== Problem ==
Start at the line containing "front_left_tyre();", stop at the line containing "imported = [obj", and set down every line in that stretch exactly as written, and nothing else.

Collected data:
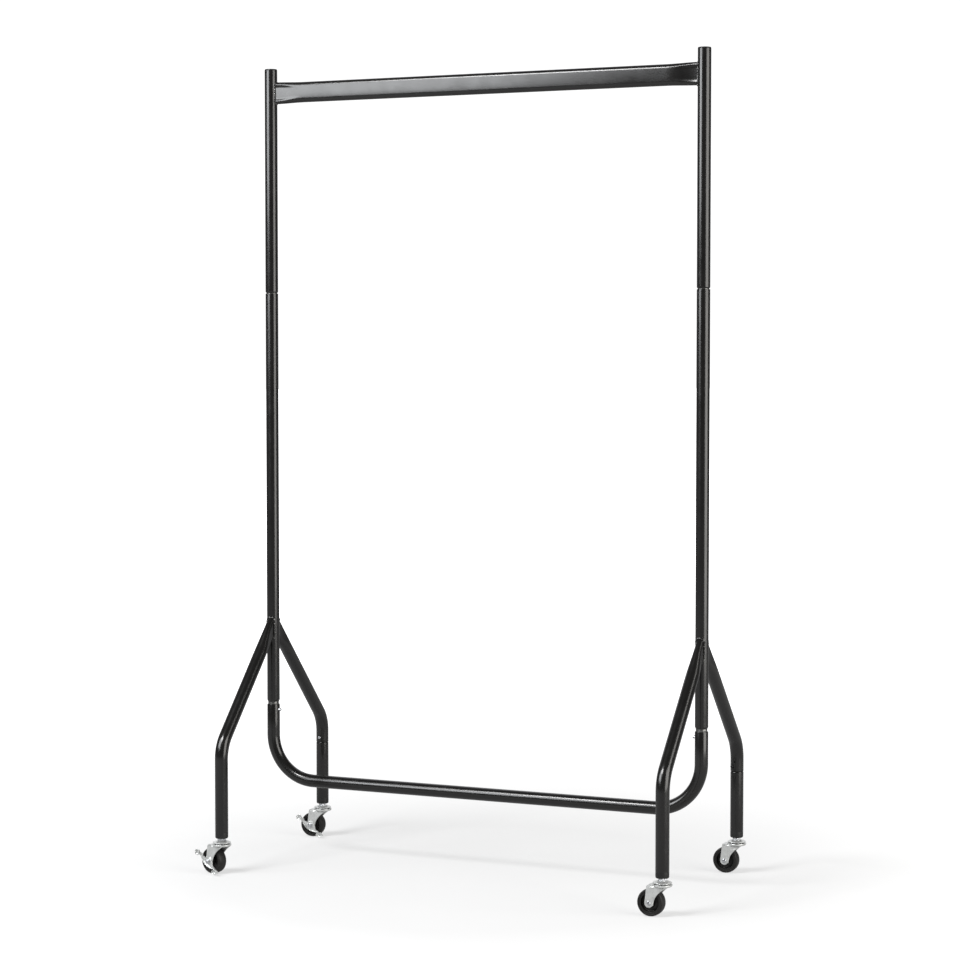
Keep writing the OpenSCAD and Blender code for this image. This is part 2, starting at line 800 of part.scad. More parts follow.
top_bar();
left_upper_upright();
right_upper_upright();
upper_end_caps();
top_bar_welds();
left_lower_upright();
right_lower_upright();
base_rail();
front_left_leg();
rear_left_leg();
rear_left_foot();
front_right_leg();
rear_right_leg();
rear_right_foot();
leg_welds();
castor_sockets();
castor_stems();
castor_top_races();
button_springs();
left_base_button();
right_base_button();
left_leg_button();
right_leg_button();
front_left_fork();
rear_left_fork();
front_right_fork();
rear_right_fork();
front_left_race_balls();
rear_left_race_balls();
front_right_race_balls();
rear_right_race_balls();
front_left_axle();
rear_left_axle();
front_right_axle();
rear_right_axle();
front_left_bush();
rear_left_bush();
front_right_bush();
rear_right_bush();
front_left_wheel();
rear_left_wheel();
front_right_wheel();
rear_right_wheel();
front_left_tyre();
rear_left_tyre();
front_right_tyre();
rear_right_tyre();
front_left_brake_lever();
rear_left_brake_lever();
front_left_brake_cam();
rear_left_brake_cam();
front_left_axle_nut();
rear_left_axle_nut();
front_right_axle_nut();
rear_right_axle_nut();
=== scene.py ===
import json
import math

import bmesh
import bpy
from mathutils import Matrix, Vector, noise


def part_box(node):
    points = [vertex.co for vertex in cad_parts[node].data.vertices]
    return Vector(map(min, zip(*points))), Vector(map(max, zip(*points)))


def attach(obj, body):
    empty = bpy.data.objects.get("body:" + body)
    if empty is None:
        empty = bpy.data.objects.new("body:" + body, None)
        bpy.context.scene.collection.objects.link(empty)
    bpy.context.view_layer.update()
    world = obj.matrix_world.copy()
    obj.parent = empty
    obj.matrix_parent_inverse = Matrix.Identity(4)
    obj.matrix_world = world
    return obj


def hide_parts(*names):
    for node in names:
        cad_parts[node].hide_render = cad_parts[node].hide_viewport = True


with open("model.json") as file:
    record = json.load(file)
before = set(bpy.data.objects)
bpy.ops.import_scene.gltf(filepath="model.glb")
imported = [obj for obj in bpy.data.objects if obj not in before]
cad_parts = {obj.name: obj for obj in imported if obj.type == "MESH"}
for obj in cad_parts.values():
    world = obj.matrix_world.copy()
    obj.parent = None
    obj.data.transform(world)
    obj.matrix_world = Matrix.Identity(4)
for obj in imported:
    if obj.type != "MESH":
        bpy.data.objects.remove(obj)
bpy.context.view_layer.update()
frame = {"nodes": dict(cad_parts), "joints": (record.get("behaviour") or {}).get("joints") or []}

# Everything below is drawn in millimetres in a local frame and placed by a matrix.
MM = 0.001
SIDES = ("left", "right")
ENDS = ("front", "rear")
joints = {j["name"]: j for j in frame["joints"]}
HERE = Matrix.Identity(4)  # for points that are already in the rack's own axes


# ---- places taken from the frame ----

def low(node):
    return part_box(node)[0] / MM


def high(node):
    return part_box(node)[1] / MM


def middle(node):
    return (low(node) + high(node)) / 2


side_x = {s: middle(s + "_lower_upright").x for s in SIDES}
mid_y = middle("left_lower_upright").y
tube_r = (high("left_lower_upright").x - low("left_lower_upright").x) / 2
tube_wall = 1.8
bore_r = tube_r - tube_wall
spigot_r = bore_r - 0.05
cap_z = high("left_upper_upright").z
top_z = high("upper_end_caps").z
mid_z = high("left_lower_upright").z
base_z = high("base_rail").z
rail_z = low("base_rail").z + tube_r
rail_bend = 90.0
socket_low = low("castor_sockets").z
socket_top = low("front_left_leg").z
seam_z = low("rear_left_leg").z
axle_z = joints["front_left_roll"]["pos_m"][2] / MM
leg_y = joints["rear_left_swivel"]["pos_m"][1] / MM - mid_y
bar_z = middle("top_bar").z


def upright_place(side):
    return Matrix.Translation((side_x[side], mid_y, 0))


def leg_place(side, end):
    """The leg's foot is at the origin and it leans towards -Y."""
    turn = Matrix.Identity(4) if end == "rear" else Matrix.Diagonal((1, -1, 1, 1))
    return upright_place(side) @ turn @ Matrix.Translation((0, leg_y, 0))


def castor_place(side, end):
    """Swivel axis on Z at the origin, the wheel trailing to -X, the brake side on -Y."""
    x, y, _ = joints[f"{end}_{side}_swivel"]["pos_m"]
    ax, ay, _ = joints[f"{end}_{side}_roll"]["axis"]
    return Matrix.Translation((x / MM, y / MM, 0)) @ Matrix.Rotation(math.atan2(ax, -ay), 4, "Z")


trail = (
    Vector(joints["rear_left_swivel"]["pos_m"][:2]) - Vector(joints["rear_left_roll"]["pos_m"][:2])
).length / MM
AXLE = Matrix.Translation((-trail, 0, axle_z))
# local Z of this frame points to the brake side, local X forwards
BRAKE_SIDE = Matrix.Rotation(math.radians(90), 4, "X")


# ---- mesh tools ----

def new_object(name, verts, faces, place, dissolve=True):
    """An object whose mesh is welded, free of slivers and faces outwards."""
    mesh = bpy.data.meshes.new(name)
    mesh.from_pydata([(place @ Vector(v)) * MM for v in verts], [], faces)
    bm = bmesh.new()
    bm.from_mesh(mesh)
    bmesh.ops.remove_doubles(bm, verts=bm.verts, dist=2e-6)
    if dissolve:
        bmesh.ops.dissolve_degenerate(bm, edges=bm.edges, dist=1e-7)
    bmesh.ops.recalc_face_normals(bm, faces=bm.faces)
    bm.to_mesh(mesh)
    bm.free()
    ob = bpy.data.objects.new(name, mesh)
    bpy.context.scene.collection.objects.link(ob)
    return ob


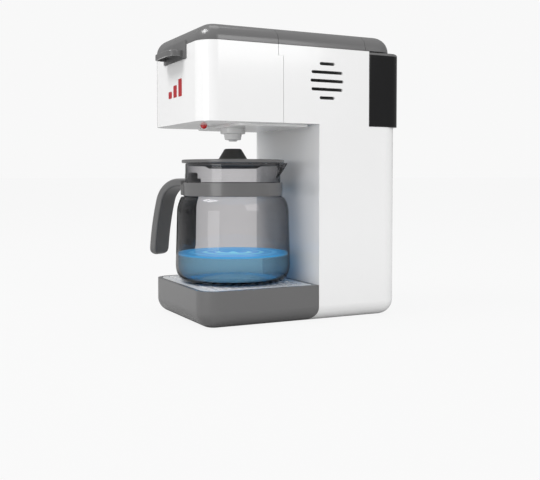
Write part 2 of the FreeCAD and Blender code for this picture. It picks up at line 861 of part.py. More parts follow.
def front_base():
    shape = box(-half_width, half_width, front, base_rear, 0, base_height).common(body_form(0, 0))
    corner = box(-half_width - 1, half_width + 1, heel_y, base_rear + 1, -1, heel_radius)
    heel = rod(heel_radius, V(-half_width - 2, heel_y, heel_radius), V(half_width + 2, heel_y, heel_radius))
    shape = shape.cut(corner.cut(heel))
    grid_z = base_height - grid_thick
    recess = plate(-half_width + grid_rim, half_width - grid_rim, front + grid_rim, base_rear - grid_rim,
                   grid_z, base_height + 1, corner_radius - grid_rim, 3.0)
    inset = grid_rim + grid_ledge
    basin = plate(-half_width + inset, half_width - inset, front + inset, base_rear - inset,
                  grid_z - basin_depth, base_height, corner_radius - inset, 2.0)
    under_top = grid_z - basin_depth - wall
    under = box(-half_width, half_width, front, base_rear - wall, floor_z, under_top)
    under = under.common(body_form(wall, floor_z))
    keep = box(-half_width, half_width, heel_y - wall, base_rear, 0, heel_radius + wall)
    shape = shape.cut([recess, basin, under.cut(keep), cover_opening()])
    places = [(x, y) for x, y in cover_boss_places() if y < 0]
    shape = shape.fuse([cover_boss(x, y) for x, y in places])
    return shape.cut([cover_boss_bore(x, y) for x, y in places])


def drip_grid():
    inset = grid_rim + seam
    y0 = front + inset
    y1 = base_rear - inset
    shape = plate(-half_width + inset, half_width - inset, y0, y1, base_height - grid_thick,
                  base_height, corner_radius - inset, grid_corner)
    centre = grid_centre_slot / 2
    inner = centre + grid_bridge
    outer = half_width - inset - grid_end
    pitch = (y1 - y0 - 2 * grid_margin) / grid_rows
    slots = []
    for row in range(grid_rows):
        y = y0 + grid_margin + (row + 0.5) * pitch
        for x0, x1 in ((-outer, -inner), (-centre, centre), (inner, outer)):
            slots.append(plate(x0, x1, y - grid_slot_width / 2, y + grid_slot_width / 2,
                               base_height - grid_thick - 1, base_height + 1,
                               grid_slot_corner, grid_slot_corner))
    return shape.cut(slots)


def battery_space(grow, z0, z1):
    x = cell_length / 2 + 4.0 + grow
    y = cell_pitch * cell_count / 2 + grow
    return box(-x, x, battery_y - y, battery_y + y, z0, z1)


def door_screw_x():
    return cell_length / 2 + 4.0 + box_wall + 4.5


def door_lug(grow, z0, z1):
    x = door_screw_x()
    return box(0, x + 4.5 + grow, battery_y - 5.0 - grow, battery_y + 5.0 + grow, z0, z1)


def bottom_cover():
    shape = plate(-cover_half, cover_half, front + cover_inset, rear - cover_inset,
                  0, cover_thick, 3.7, 3.7)
    shape = shape.fuse(battery_space(box_wall, cover_thick - 0.5, box_top))
    x = door_screw_x()
    shape = shape.fuse(upright(3.5, x, battery_y, cover_thick - 0.5, cover_thick + 9.0))
    cuts = [battery_space(0, -1, box_top - box_wall), door_lug(0.2, -1, 1.6)]
    cuts.append(upright(1.3, x, battery_y, -1, cover_thick + 7.0))
    for bx, by in cover_boss_places():
        cuts.append(upright(screw_radius + 0.2, bx, by, -1, cover_thick + 1))
        cuts.append(Part.makeCone(3.2, screw_radius + 0.2, 1.5, V(bx, by, 0)))
    reach = switch_knob_length + switch_travel
    cuts.append(box(-reach / 2 - 0.3, reach / 2 + 0.3, switch_y - switch_knob_width / 2 - 0.2,
                    switch_y + switch_knob_width / 2 + 0.2, -1, cover_thick + 1))
    return shape.cut(cuts)


def battery_door():
    play = 0.25
    x = cell_length / 2 + 4.0 - play
    y = cell_pitch * cell_count / 2 - play
    door = box(-x, x, battery_y - y, battery_y + y, 0, 1.6)
    shape = door.fuse(door_lug(0, 0, 1.5))
    return shape.cut([upright(1.5, door_screw_x(), battery_y, -1, 3),
                      upright(2.6, door_screw_x(), battery_y, -1, 0.9)])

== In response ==
front_left_tyre();
rear_left_tyre();
front_right_tyre();
rear_right_tyre();
front_left_brake_lever();
rear_left_brake_lever();
front_left_brake_cam();
rear_left_brake_cam();
front_left_axle_nut();
rear_left_axle_nut();
front_right_axle_nut();
rear_right_axle_nut();
=== scene.py ===
import json
import math

import bmesh
import bpy
from mathutils import Matrix, Vector, noise


def part_box(node):
    points = [vertex.co for vertex in cad_parts[node].data.vertices]
    return Vector(map(min, zip(*points))), Vector(map(max, zip(*points)))


def attach(obj, body):
    empty = bpy.data.objects.get("body:" + body)
    if empty is None:
        empty = bpy.data.objects.new("body:" + body, None)
        bpy.context.scene.collection.objects.link(empty)
    bpy.context.view_layer.update()
    world = obj.matrix_world.copy()
    obj.parent = empty
    obj.matrix_parent_inverse = Matrix.Identity(4)
    obj.matrix_world = world
    return obj


def hide_parts(*names):
    for node in names:
        cad_parts[node].hide_render = cad_parts[node].hide_viewport = True


with open("model.json") as file:
    record = json.load(file)
before = set(bpy.data.objects)
bpy.ops.import_scene.gltf(filepath="model.glb")
imported = [obj for obj in bpy.data.objects if obj not in before]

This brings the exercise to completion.